Maybe it's the fact that it's four o'clock in the morning and I want to overhaul everything that has to do with the site -- with the exclusion of Jay's portion, which is honestly the only thing that's been steadily updating all the while --, maybe it's continuing lack of sleep, maybe it's growing exterior pressures, but I'm seeing nothing but reflections of cynicism and nihilism out there right now. Maybe it's depression.

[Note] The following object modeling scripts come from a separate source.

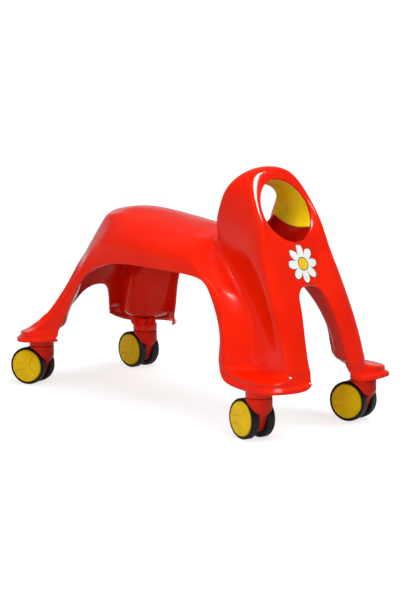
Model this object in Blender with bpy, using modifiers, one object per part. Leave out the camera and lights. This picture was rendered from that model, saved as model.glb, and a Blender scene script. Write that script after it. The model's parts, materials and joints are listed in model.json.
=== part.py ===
"""Toddler ride-on: a moulded saddle body on four swivelling twin-wheel casters.

Metres, +Z up, floor at z = 0. The front of the toy faces -Y, its left side is +X,
and the body is symmetric about x = 0. Design points are in millimetres, with y = 0
midway between the swivel axes; the toy's origin is under the middle of its length.
"""
from math import cos, pi, radians, sin

import bmesh
import bpy
from mathutils import Matrix, Vector

MM = 0.001
GAP = 0.3 * MM                   # clearance between pieces that touch
MIDDLE_Y = -4.0                  # middle of the toy's length among the design points, mm

# Body shell
WALL = 2.8 * MM                  # moulded wall thickness
CREST_CREASE = 0.35              # firmness of the leg crests and the head's edge
VALLEY_CREASE = 0.4              # firmness of the corner between a leg and the saddle
PAD_CREASE = 0.5                 # firmness of the edge round a foot-rest
FIT_ROUNDS = 8                   # passes that push the cage out to the design points

# Hand hole through the head, an ellipse on the slanted front panel, mm
HOLE_CENTRE = (-171.5, 265.3)
HOLE_HALF_WIDTH = 37.5
HOLE_HALF_HEIGHT = 42.0
HOLE_SLOPE = radians(29.0)
BACK_CENTRE = (-113.0, 264.0)
BACK_HALF_WIDTH = 37.0
BACK_HALF_HEIGHT = 33.0
BACK_SLOPE = radians(-20.0)
HOLE_ANGLES = (0.0, 21.0, 42.0, 60.0, 80.0, 101.0, 125.0, 152.0, 180.0)

# Liner between the two ends of the hand hole: share of its length from front to back,
# and where its lower edge lies as an angle from the bottom of the hole, degrees
LINER_STATIONS = ((0.0, 54.0), (0.24, 48.0), (0.5, 49.5), (0.75, 63.0), (1.0, 90.0))
LINER_STEPS = 16
LINER_INSET = 0.5                # mm that it stands in from the edge of the hole
LINER_FRONT_GAP = 4.2            # mm from the front face to its front end
LINER_BACK_GAP = 4.2             # mm from its back end to the head's back
LINER_WALL = 1.6 * MM

# Casters
WHEEL_RADIUS = 25.0 * MM
WHEEL_FACETS = 24
WHEEL_INNER = 5.6 * MM           # inner face of a wheel, from the caster's middle plane
WHEEL_OUTER = 17.4 * MM
RECESS_FLOOR = 13.0 * MM
CAP_RADIUS = 21.6 * MM
CAP_CROWN = 18.7 * MM
TRAIL = 14.0 * MM                # axle behind the swivel axis
AXLE_RADIUS = 2.5 * MM
STEM_RADIUS = 4.0 * MM
STEM_BOTTOM = 35.0 * MM
STEM_TOP = 66.5 * MM
BUSH_RADIUS = 6.5 * MM           # steel bush pressed into the socket
BUSH_TOP = 61.5 * MM
CLIP_BOTTOM = 61.8 * MM          # ring on the stem, above the bush
CLIP_HEIGHT = 1.6 * MM
CLIP_INNER = 3.6 * MM
NECK_RADIUS = 16.4 * MM
NECK_TOP = 52.2 * MM             # top of the rotating fork
SOCKET_BOTTOM = 53.0 * MM        # bottom of the fixed socket on the body
SOCKET_TOP = 72.3 * MM           # sunk into the wall of the foot-rest
SOCKET_BORE_TOP = 67.5 * MM

# Swivel axis of each caster in mm, and the way that its wheels trail, degrees from +X
CASTERS = {
    "front_right": (-85.5, -221.0, 84.5),
    "front_left": (85.5, -221.0, 105.6),
    "rear_right": (-88.0, 221.0, 113.9),
    "rear_left": (88.0, 221.0, 92.1),
}

RED = (0.80, 0.018, 0.006, 1.0)
YELLOW = (0.72, 0.45, 0.010, 1.0)
BLACK = (0.012, 0.011, 0.012, 1.0)
STEEL = (0.55, 0.55, 0.57, 1.0)

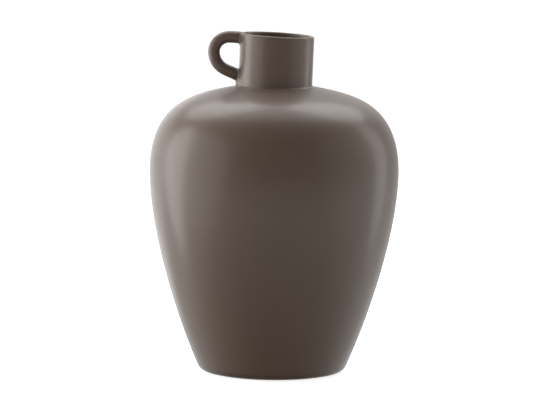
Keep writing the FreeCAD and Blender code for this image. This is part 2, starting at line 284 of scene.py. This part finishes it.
def smooth(obj):
    """Shades a finished piece smooth."""
    only(obj)
    bpy.ops.object.shade_smooth()


# How often the stored bend is averaged with its neighbours.
BEND_BLURS = 3


def store_bend(obj):
    """Keeps how sharply the surface bends at each vertex, per millimetre: below nothing in a hollow."""
    mesh = obj.data
    count = len(mesh.vertices)
    place = np.empty(count * 3)
    normal = np.empty(count * 3)
    ends = np.empty(len(mesh.edges) * 2, dtype=np.int64)
    mesh.vertices.foreach_get("co", place)
    mesh.vertices.foreach_get("normal", normal)
    mesh.edges.foreach_get("vertices", ends)
    place, normal, ends = place.reshape(-1, 3), normal.reshape(-1, 3), ends.reshape(-1, 2)
    bend, edges = np.zeros(count), np.zeros(count)
    for here, there in ((0, 1), (1, 0)):
        way = place[ends[:, here]] - place[ends[:, there]]
        reach = np.maximum((way**2).sum(1), SMALLEST**2)
        np.add.at(bend, ends[:, here], 2 * (normal[ends[:, here]] * way).sum(1) / reach)
        np.add.at(edges, ends[:, here], 1)
    bend = bend / np.maximum(edges, 1) * MM
    for _ in range(BEND_BLURS):
        total = bend.copy()
        np.add.at(total, ends[:, 0], bend[ends[:, 1]])
        np.add.at(total, ends[:, 1], bend[ends[:, 0]])
        bend = total / (edges + 1)
    layer = mesh.attributes.new("bend", "FLOAT", "POINT")
    layer.data.foreach_set("value", bend.astype(np.float32))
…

Rambling...rambling. Catching up. I haven't stretched any of these muscles for awhile so I'm a little stiff. I don't remember how I did it back when I was writing 500 words bare minimum a day. Maybe it's the fact that I'm listening to the Underworld soundtrack, which is a nice, depressing gothic downer of an album, similar to The Crow soundtrack, actually, only it goes out on a beautiful depressing note, rather than the nice hope in the darkness from Jane Siberry's "It Can't Rain All the Time".
Jane Siberry's a freak. I love her. If you don't own When I Was A Boy, I can't help you.
Anyway, of Underworld soundtrack, I'll say more later, but Sarah Bettens' -- you know her better as the songstress of K's Choice -- "All of This Past", despite being beautiful, is a lot like Sarah McLachlan on valium. Slow, atmospheric, and none all too happy. Maybe happiness is overrated.
Maybe it's me.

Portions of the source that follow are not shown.